Data records:
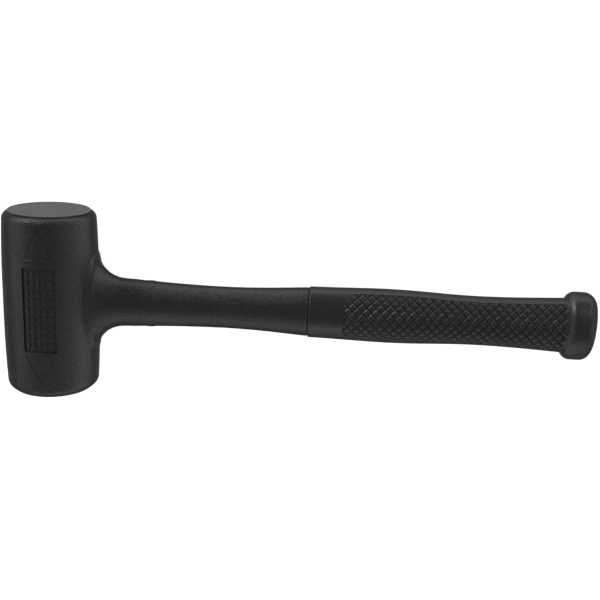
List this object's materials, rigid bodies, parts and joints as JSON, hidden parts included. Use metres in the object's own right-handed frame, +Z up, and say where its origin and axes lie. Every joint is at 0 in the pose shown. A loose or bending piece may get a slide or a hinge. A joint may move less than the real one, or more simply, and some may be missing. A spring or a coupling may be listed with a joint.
{
  "type": "dead blow mallet",
  "caption": "Dead blow mallet: barrel head with a sealed shot canister, cast over a steel-cored handle with a knurled grip and butt knob.",
  "frame": {"origin": "centre of the bounding box's underside: the mallet lies on its side on the plane z = 0, resting on its barrel and on its knob", "axes": "+X from the head towards the butt (the handle dips 2.1 degrees towards the butt), +Y along the head towards the left striking face, +Z up out of the side with the label panel"},
  "size_m": [0.321, 0.0984, 0.0511],
  "materials": {
    "head_urethane": "matt cast urethane with a fine grain",
    "grip_urethane": "matt cast urethane with moulded diamonds",
    "canister_steel": "drawn tube and pressed caps",
    "core_steel": "turned bar",
    "shot_steel": "tumbled shot"
  },
  "bodies": {
    "mallet": {"head_casing": "head_urethane", "grip_sleeve": "grip_urethane", "canister_tube": "canister_steel", "canister_cap_left": "canister_steel", "canister_cap_right": "canister_steel", "core_socket": "core_steel", "core_rod": "core_steel", "socket_pin": "core_steel", "anchor_washer": "core_steel", "anchor_nut": "core_steel"},
    "shot": {"shot_charge": "shot_steel"}
  },
  "joints": [
    {"name": "shot_slide", "type": "slide", "parent": "mallet", "child": "shot", "axis": [0, 1, 0], "range_m": [-0.0097, 0.0097]}
  ]
}
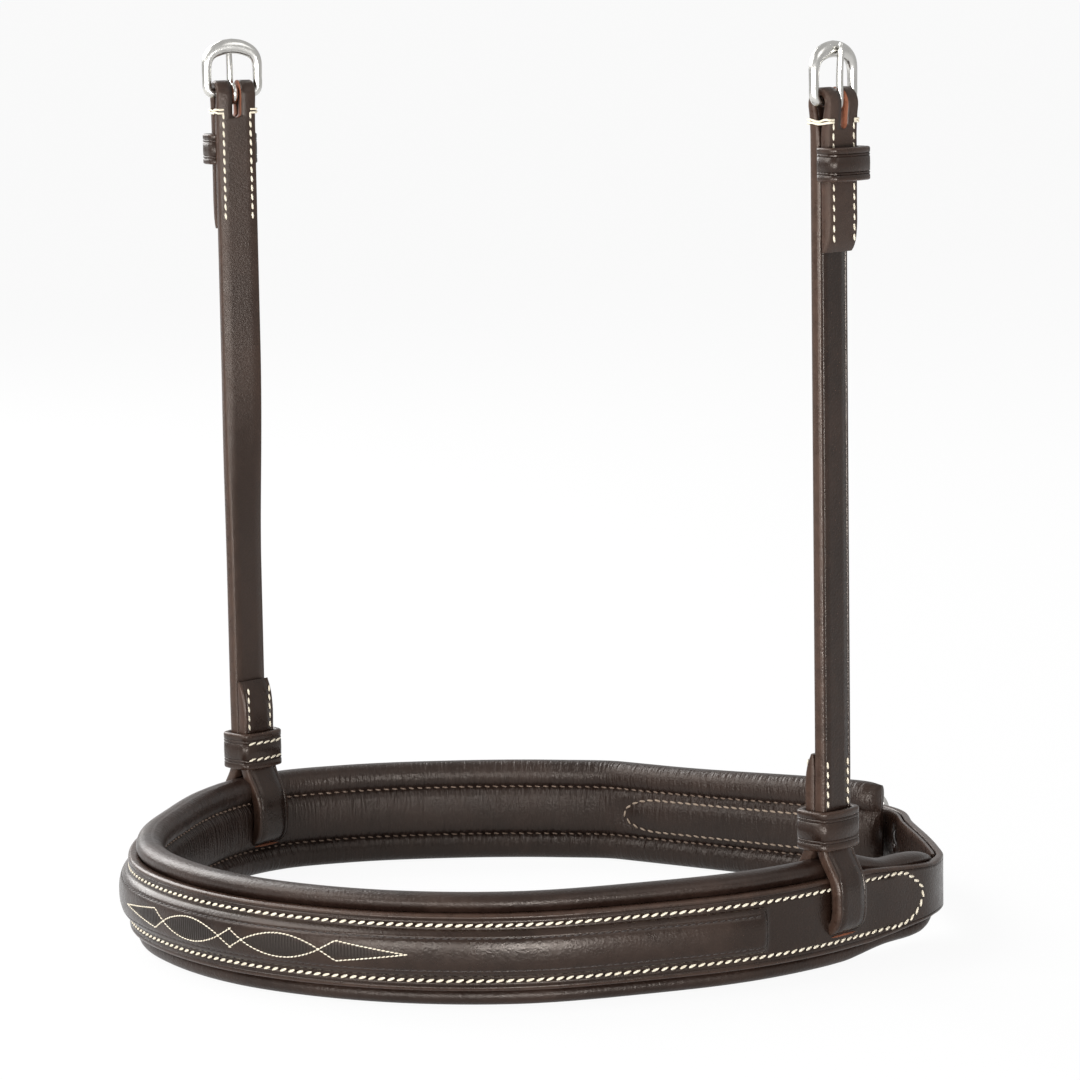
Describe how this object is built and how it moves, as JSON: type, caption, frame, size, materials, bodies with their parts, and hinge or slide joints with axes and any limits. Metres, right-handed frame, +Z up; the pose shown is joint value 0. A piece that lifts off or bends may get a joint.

### Goal of the exercise
Locate all lines in the listing above with the word "object". Copy them.

### Result for this exercise
List this object's materials, rigid bodies, parts and joints as JSON, hidden parts included. Use metres in the object's own right-handed frame, +Z up, and say where its origin and axes lie. Every joint is at 0 in the pose shown. A loose or bending piece may get a slide or a hinge. A joint may move less than the real one, or more simply, and some may be missing. A spring or a coupling may be listed with a joint.
Describe how this object is built and how it moves, as JSON: type, caption, frame, size, materials, bodies with their parts, and hinge or slide joints with axes and any limits. Metres, right-handed frame, +Z up; the pose shown is joint value 0. A piece that lifts off or bends may get a joint.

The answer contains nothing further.